19/10/2017

A day in a life

A day in a life, canção dos Beatles, música que atravessa, transcende décadas com as características imutáveis (de não mudarem e não permitirem o volume no mudo) do que se considera um clássico, seria trilha sonora emprestada ao nosso programa de rádio desta quinta-feira. Eu observei no roteiro que aparecia visualmente a todos que estavam escalados para disponibilizar informações e opiniões aos apenas ouvintes. Não houve tempo, porque o debate foi estendido pelo Campeonato Brasileiro da Série A, após o empate entre o líder Corinthians e o vice-líder Grêmio. Apenas Billie Jean, do Michael Jackson, ecoou pelas ondas do FM na primeira pausa do programa. A segunda pausa, portanto, foi definitiva para o encerramento da tarde de programação esportiva.

Caminhei algumas quadras no maior movimento transeunte de pedestres pelo centro na agradável companhia do comentarista Gustavo, mesmo nome de meu grande amigo dos últimos tempos. Ele seguiu rua abaixo em direção à sua parada de ônibus para o Fragata enquanto eu tinha longa caminhada de volta ao bairro Areal.

Vario um pouco meus trajetos, mas tenho minhas preferências em ruas. Shape of you, do cantor Ed Sheeran, parece a música mais tocada no oferecimento da indústria cultural em meus fones. Sintonizado pelas rádios que tocam as populares de cada época, essa canção tem sido uma constante. Absorvo algumas frases no que meu entendimento permite. Acredito que tenha bastantes traços de amor, assunto imortal, embora mutável (de mudar e de permitir o som mudo ao que não queremos ouvir).

Tenho 22 anos e praticamente no hablo inglés. Passo por um bar autodenominado como um bolicho, onde há sempre trabalhadores em seus fins de expediente, gente que deve estar a folhar classificados à procura de empregos nesses difíceis tempos. 36, se não me engano, é o número de novas demissões para o porto da cidade, um dos projetos que movimentava a economia local e novamente traz decepção aos antes empregados e estáveis trabalhadores. Não é um baque tão imenso quanto o ocorrido na cidade vizinha, Rio Grande, há alguns anos, mas mesmo assim desemprega pais de família, pessoas com poucas habilitações a novos cargos e batalhadoras desses cotidianos severos e insensíveis.

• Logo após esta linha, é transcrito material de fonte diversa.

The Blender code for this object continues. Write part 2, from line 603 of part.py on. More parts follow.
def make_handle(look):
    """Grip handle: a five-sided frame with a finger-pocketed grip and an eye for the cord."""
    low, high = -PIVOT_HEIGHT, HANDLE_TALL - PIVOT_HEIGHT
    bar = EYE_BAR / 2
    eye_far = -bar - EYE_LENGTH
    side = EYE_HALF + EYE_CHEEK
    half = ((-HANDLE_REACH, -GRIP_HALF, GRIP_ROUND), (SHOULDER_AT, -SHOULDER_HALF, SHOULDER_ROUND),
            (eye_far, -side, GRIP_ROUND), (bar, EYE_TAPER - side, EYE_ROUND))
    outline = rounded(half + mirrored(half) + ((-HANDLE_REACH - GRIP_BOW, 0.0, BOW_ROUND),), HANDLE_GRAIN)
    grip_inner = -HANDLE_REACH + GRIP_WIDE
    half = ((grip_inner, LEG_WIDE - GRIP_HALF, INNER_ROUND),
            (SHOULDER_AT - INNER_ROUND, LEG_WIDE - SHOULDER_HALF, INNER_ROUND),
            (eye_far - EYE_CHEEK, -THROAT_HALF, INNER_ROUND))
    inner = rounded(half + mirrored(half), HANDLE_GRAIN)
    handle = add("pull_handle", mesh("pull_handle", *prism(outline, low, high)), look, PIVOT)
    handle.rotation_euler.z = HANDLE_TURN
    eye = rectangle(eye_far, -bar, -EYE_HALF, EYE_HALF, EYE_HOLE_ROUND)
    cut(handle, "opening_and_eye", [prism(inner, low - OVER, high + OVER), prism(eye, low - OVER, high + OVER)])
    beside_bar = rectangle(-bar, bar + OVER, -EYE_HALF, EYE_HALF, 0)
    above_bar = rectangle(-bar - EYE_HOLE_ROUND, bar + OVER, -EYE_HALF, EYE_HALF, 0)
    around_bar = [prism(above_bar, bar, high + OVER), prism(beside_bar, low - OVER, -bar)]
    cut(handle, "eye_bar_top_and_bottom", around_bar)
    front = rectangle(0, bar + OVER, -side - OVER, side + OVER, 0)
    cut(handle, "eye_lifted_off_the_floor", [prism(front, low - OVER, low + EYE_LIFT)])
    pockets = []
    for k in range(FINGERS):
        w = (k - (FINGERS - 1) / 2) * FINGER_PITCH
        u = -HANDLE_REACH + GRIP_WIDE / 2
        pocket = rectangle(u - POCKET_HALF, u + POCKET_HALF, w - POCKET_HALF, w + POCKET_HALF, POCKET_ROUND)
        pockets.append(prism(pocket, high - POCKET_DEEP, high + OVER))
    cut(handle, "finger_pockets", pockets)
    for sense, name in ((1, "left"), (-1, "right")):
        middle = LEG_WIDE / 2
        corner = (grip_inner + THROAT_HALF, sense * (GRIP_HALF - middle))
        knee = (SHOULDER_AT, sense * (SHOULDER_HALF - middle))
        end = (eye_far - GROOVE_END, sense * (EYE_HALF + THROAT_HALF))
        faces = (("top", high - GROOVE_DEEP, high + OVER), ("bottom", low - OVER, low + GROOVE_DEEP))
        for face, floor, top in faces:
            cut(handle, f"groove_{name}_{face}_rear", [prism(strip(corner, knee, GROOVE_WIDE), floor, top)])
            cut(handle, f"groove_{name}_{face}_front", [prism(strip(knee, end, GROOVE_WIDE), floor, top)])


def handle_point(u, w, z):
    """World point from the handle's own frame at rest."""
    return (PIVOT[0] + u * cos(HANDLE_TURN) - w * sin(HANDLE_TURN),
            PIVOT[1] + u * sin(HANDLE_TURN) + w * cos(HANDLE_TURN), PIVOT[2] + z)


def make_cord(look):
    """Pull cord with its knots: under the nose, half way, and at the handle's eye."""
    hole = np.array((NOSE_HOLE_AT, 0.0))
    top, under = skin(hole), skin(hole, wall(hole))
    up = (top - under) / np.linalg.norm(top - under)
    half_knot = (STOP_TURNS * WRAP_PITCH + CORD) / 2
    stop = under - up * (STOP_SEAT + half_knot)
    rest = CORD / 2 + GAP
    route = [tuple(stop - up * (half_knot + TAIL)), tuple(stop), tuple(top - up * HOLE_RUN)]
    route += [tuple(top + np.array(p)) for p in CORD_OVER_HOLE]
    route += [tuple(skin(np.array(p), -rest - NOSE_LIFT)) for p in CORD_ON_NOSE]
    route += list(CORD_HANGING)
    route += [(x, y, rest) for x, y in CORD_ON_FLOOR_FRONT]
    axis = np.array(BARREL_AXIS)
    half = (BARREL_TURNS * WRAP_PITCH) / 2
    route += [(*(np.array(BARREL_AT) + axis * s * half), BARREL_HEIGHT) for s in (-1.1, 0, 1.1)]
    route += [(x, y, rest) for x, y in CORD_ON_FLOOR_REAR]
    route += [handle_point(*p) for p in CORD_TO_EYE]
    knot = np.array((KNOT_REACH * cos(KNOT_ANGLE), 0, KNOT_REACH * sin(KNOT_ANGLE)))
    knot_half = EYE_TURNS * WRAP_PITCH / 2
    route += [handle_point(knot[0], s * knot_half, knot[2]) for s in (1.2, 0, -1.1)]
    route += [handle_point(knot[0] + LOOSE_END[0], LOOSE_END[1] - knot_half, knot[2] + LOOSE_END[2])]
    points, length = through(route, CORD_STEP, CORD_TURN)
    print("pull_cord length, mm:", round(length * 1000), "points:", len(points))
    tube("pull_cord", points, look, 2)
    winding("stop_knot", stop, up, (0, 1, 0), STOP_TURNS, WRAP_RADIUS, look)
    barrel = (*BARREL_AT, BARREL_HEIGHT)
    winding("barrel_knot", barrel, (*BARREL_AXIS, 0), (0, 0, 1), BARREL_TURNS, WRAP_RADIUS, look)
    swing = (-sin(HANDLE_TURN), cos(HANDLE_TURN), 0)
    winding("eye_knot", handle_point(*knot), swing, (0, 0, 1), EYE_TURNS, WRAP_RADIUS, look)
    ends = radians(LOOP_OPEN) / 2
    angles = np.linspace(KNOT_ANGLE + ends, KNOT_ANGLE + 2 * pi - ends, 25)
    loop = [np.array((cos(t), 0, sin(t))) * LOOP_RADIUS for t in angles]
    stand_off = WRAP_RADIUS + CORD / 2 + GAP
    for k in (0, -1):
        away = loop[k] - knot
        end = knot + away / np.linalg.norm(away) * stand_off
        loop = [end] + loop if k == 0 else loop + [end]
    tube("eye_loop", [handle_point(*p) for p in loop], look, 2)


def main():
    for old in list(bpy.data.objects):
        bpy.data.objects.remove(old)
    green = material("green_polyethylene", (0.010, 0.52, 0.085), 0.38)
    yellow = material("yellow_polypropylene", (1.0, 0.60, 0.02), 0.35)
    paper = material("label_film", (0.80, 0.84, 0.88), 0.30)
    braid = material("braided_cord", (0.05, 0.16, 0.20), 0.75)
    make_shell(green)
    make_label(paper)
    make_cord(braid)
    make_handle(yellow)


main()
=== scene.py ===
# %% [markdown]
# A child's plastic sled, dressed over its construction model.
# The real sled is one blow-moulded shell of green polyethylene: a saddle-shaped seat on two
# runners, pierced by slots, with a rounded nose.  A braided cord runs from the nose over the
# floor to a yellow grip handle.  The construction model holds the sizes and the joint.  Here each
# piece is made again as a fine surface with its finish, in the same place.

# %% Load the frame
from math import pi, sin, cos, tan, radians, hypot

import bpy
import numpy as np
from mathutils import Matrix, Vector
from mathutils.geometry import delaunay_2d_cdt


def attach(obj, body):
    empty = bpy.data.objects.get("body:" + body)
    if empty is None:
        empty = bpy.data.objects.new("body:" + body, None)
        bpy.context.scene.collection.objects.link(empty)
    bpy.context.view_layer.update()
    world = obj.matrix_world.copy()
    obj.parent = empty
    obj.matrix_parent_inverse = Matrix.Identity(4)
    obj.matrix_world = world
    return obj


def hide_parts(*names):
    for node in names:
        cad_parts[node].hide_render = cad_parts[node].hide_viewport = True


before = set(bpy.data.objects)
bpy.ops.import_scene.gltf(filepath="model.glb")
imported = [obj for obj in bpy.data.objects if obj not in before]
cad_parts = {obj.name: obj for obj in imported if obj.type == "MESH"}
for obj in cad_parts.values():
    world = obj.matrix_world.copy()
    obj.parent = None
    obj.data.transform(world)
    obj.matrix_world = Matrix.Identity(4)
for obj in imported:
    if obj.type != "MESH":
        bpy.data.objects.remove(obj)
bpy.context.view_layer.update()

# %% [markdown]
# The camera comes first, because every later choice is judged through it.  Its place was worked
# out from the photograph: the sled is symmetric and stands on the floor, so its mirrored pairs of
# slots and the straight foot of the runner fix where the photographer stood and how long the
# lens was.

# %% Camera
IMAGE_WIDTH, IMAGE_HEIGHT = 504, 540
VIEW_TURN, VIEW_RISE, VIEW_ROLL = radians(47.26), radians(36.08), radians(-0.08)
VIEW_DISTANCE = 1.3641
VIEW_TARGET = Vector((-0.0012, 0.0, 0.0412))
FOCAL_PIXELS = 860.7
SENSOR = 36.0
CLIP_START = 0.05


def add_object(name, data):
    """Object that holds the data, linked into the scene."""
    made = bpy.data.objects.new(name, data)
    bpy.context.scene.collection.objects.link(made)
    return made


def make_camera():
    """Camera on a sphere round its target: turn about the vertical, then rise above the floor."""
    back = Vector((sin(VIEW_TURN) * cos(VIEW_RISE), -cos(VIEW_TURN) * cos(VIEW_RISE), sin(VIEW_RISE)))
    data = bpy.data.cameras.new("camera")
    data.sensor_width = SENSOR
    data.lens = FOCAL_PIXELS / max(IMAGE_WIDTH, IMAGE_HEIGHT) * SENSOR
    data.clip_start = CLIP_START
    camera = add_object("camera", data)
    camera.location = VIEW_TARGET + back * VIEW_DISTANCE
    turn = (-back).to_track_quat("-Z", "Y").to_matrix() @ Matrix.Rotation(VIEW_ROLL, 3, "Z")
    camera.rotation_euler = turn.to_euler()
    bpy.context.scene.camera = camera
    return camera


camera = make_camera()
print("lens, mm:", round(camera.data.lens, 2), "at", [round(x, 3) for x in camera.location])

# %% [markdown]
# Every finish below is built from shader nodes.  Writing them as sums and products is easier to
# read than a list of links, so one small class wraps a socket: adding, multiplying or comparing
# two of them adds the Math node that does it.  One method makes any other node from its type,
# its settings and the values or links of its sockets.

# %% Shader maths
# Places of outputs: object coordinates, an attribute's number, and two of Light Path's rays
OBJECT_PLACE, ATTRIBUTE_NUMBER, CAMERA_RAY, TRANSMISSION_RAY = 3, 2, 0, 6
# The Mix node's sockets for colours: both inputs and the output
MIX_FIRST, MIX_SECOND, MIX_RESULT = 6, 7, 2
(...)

Passo pelo bolicho. Cervejas conhecidíssimas pelo populismo e preço barato. Ou populares exatamente pelo preço barato. Uma criança sai correndo de dentro do estabelecimento. Filha de um deles, provavelmente. Sigo pela mesma rua, quadra adiante. Estacionamento disputado, vagas acirradas e limitadas para uma padaria bem quista. Segurança de esquina em olhar atento. Tentar parecer gentil com esses profissionais não é promessa de reciprocidade. Trabalham para não sorrirem. É o contrário de animadores de plateia, humoristas, atores de comédia. Nenhum sorriso. Ao menos que o sujeito vá e volte àquela padaria umas 82 vezes. Em número menor aos mais simpáticos. Em número maior para mim e alguns outros.

Adiante, há um restaurante que parece bastante acolhedor. Há sempre pessoas jovens e bonitas. Se há alguém entre o espaço da calçada e após a parede de vidro, é gente jovem e bonita. Nunca estive lá. Me imagino não indo. Me imagino não levando colegiais. Imagino as colegiais falando de garotos. Com seus trabalhos escolares pouco interessantes, dentro das mochilas escolares e aguardando para serem feitos. A idade média dos frequentadores do restaurante que nunca parei para ler o nome não deve ultrapassar os 20 anos. Como varia os horários que eu ali passo, existe a variação de gente almoçando tarde, tomando café vespertino ou degustando aperitivos antes da hora dedicada à janta. Em comum, independente do horário, o sentimento de que não me imagino ali.

Em outra crônica, contei sobre a academia que fechou e virou uma esmaltaria. Transformações do espaço urbano. Livrarias fechadas. Estacionamentos que tomam conta do que eram prédios tombados. Quanto menor o movimento nas ruas que direcionam ao meu bairro e a meu ponto final (em chegar em casa e desta crônica), todo mundo, de longe, é um potencial bandido. Quase me desculpo com alguns que eu possa ter encarado e mantido a dúvida por mais tempo. Será que desconfiam que eu desconfio? Há muita desconfiança. Transformações do espaço hormonal. Já passou, este não é um meliante. Mas e aquele próximo?